# made some mods........



## buddahvw (May 4, 2004)

did most of this a while back, but got lazy......... since last pic update:
Added Caractre Rear body kit (spolier, diffuser and tips)
Added the EU Hazard Triangle
also bought a nice speaker box from a previous A6 owner, was a custom fit....... I bought the amp.....
one of the tips is "askew" - came that way







a buddy is gonna help cut/weld it proper.......




















_Modified by buddahvw at 8:09 PM 4-23-2009_


----------



## mikegilbert (Nov 29, 2006)

*Re: made some mods........ (buddahvw)*

I need to pick up one of those triangles, and the diffuser / tips look great http://****************.com/smile/emthup.gif 
I was contemplating a sub, but my airride tank will be in the way


----------



## Kemer1 (Jun 30, 2008)

*Re: made some mods........ (mikegilbert)*

What the hell Buddahvw? You trying to have the sickest C6 in Vegas or something? Looking hot man. I've gotta get a first hand look at this beast.


----------



## buddahvw (May 4, 2004)

*Re: made some mods........ (Kemer1)*


_Quote, originally posted by *Kemer1* »_What the hell Buddahvw? You trying to have the sickest C6 in Vegas or something? Looking hot man. I've gotta get a first hand look at this beast.
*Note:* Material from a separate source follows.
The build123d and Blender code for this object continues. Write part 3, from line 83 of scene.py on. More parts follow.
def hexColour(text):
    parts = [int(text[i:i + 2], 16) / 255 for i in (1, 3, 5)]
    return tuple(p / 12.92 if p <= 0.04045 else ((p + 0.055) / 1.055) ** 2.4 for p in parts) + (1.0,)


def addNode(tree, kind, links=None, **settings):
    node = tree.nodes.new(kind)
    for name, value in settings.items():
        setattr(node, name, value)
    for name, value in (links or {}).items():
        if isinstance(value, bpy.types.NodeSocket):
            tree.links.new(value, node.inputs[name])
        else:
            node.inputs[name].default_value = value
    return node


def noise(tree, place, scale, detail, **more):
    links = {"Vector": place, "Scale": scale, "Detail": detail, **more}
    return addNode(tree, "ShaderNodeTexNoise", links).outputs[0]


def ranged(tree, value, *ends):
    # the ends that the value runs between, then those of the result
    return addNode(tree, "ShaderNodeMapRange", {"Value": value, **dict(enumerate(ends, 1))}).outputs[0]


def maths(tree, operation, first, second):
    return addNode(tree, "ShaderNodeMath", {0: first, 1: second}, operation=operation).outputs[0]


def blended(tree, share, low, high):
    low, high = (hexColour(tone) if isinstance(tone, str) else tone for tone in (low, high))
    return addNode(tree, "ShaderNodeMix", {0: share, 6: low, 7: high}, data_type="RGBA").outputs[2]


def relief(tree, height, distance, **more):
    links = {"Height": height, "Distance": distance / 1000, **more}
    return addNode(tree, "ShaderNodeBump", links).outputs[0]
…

I was planning to make it to IandO last night with Matt and crew, but I fell asleep on the sofa..........


----------



## Kemer1 (Jun 30, 2008)

*Re: made some mods........ (buddahvw)*


_Quote, originally posted by *buddahvw* »_
I was planning to make it to IandO last night with Matt and crew, but I fell asleep on the sofa.......... 
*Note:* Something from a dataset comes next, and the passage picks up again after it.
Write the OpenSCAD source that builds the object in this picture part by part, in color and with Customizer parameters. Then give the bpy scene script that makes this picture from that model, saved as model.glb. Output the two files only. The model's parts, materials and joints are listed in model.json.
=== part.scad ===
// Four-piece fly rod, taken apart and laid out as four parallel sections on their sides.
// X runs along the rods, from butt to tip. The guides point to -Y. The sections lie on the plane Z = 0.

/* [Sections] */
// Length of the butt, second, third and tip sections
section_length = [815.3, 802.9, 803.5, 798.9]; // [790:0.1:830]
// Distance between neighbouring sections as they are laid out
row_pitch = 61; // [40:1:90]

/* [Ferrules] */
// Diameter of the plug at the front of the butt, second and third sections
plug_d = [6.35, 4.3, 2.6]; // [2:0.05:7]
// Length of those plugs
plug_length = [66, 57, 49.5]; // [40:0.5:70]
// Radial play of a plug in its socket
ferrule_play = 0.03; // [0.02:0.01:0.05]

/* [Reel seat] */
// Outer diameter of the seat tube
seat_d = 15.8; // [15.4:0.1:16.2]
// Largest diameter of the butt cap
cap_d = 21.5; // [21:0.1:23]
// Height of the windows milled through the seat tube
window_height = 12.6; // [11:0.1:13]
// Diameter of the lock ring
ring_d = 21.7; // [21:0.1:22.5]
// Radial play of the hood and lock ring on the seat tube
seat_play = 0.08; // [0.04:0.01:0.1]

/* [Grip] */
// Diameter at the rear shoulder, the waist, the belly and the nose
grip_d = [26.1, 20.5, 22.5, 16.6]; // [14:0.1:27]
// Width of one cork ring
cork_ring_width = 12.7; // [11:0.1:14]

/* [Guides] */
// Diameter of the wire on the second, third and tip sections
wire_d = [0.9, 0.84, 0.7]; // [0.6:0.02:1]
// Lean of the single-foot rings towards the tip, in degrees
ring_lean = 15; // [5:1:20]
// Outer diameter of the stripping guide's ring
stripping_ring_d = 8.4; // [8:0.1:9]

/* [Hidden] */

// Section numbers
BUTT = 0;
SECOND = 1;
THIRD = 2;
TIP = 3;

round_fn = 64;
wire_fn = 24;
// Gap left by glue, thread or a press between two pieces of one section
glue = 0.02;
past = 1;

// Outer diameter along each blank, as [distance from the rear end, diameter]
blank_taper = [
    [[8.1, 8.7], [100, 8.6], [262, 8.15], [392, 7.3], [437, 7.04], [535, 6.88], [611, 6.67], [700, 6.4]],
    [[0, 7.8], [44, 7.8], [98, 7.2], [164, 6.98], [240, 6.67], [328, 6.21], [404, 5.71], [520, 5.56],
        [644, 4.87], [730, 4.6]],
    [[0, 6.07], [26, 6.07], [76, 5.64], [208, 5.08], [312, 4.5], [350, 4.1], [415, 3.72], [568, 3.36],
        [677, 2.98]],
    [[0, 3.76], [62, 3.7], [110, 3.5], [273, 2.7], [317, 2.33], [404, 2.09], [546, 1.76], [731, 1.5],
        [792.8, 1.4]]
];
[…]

Sorry to see that you didn't. We had a blast, and a prety good turnout too. Mike brought out the MkII...OMG What an awesome car. But yeah, either I'll stop by the DD or you come out to I&O. Whatever. Besides Wustefest is only a month away..


----------



## buddahvw (May 4, 2004)

*Re: made some mods........ (Kemer1)*


_Quote, originally posted by *Kemer1* »_
. Besides Wustefest is only a month away..

I know







am thinking about rushing a project through......... but we shall see.


----------



## Kemer1 (Jun 30, 2008)

*Re: made some mods........ (buddahvw)*

There's a Red Rock drive tomorrow right after the DD meet. We're meeting up at the RR Casino at 2:30 and rolling out at 3. I think I'll shoot up to DD after I get off work.


----------



## BHB (Oct 26, 2004)

*Re: made some mods........ (buddahvw)*

any additional info on the EU triangle?


----------



## buddahvw (May 4, 2004)

*Re: made some mods........ (bhb399mm)*


_Quote, originally posted by *bhb399mm* »_any additional info on the EU triangle?
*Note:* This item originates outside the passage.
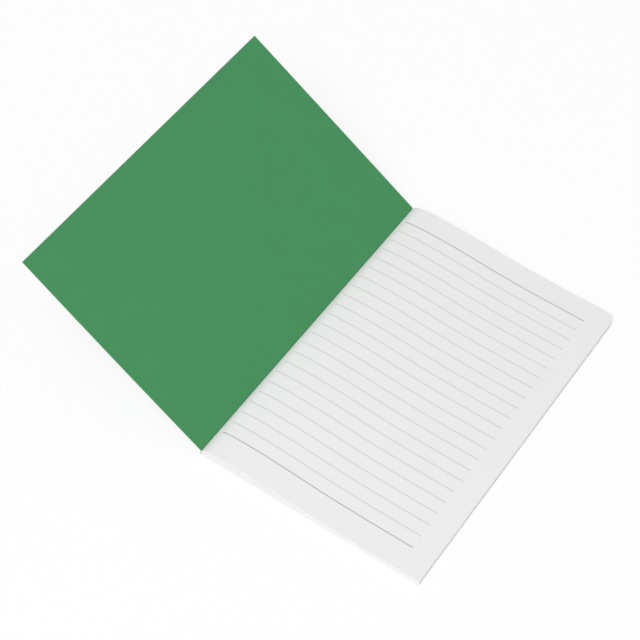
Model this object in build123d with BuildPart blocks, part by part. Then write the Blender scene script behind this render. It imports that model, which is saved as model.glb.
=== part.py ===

I will try to find part #, some cars had them in 2005 and before is what dealer told me, but Audi started to de-content them.......... so you can find em in old cars....
were there other details other than part # you needed........ gonna check my papers


----------



## BHB (Oct 26, 2004)

*Re: made some mods........ (buddahvw)*

both my previous audis had them (2001 and 2004), but i guess my 07 doesnt. It has an empty spot for it in the trunk, but no hardware to hold it.


----------



## bombardi (Mar 28, 2004)

*Re: made some mods........ (buddahvw)*

how is that rear diffuser attached to the bumper, glue/clips/screws? 
doesnt seem to line up correctly with the bumper, but looks good anyway. http://****************.com/smile/emthup.gif


----------



## buddahvw (May 4, 2004)

*Re: made some mods........ (bombardi)*

it attaches with glue on top and screws on bottom


----------



## Green Hare (Oct 21, 2003)

*Re: made some mods........ (buddahvw)*

your boat is looking good, man!!


----------



## SupaWhiteTC (Mar 3, 2005)

Is that 2 12w1's and a Kenwood KAC-9104?


----------



## buddahvw (May 4, 2004)

*Re: (SupaWhiteTC)*


_Quote, originally posted by *SupaWhiteTC* »_Is that 2 12w1's and a Kenwood KAC-9104?
 yup!!!


----------



## SupaWhiteTC (Mar 3, 2005)

Nice little setup, I sell car audio so it looks like a familiar setup.


----------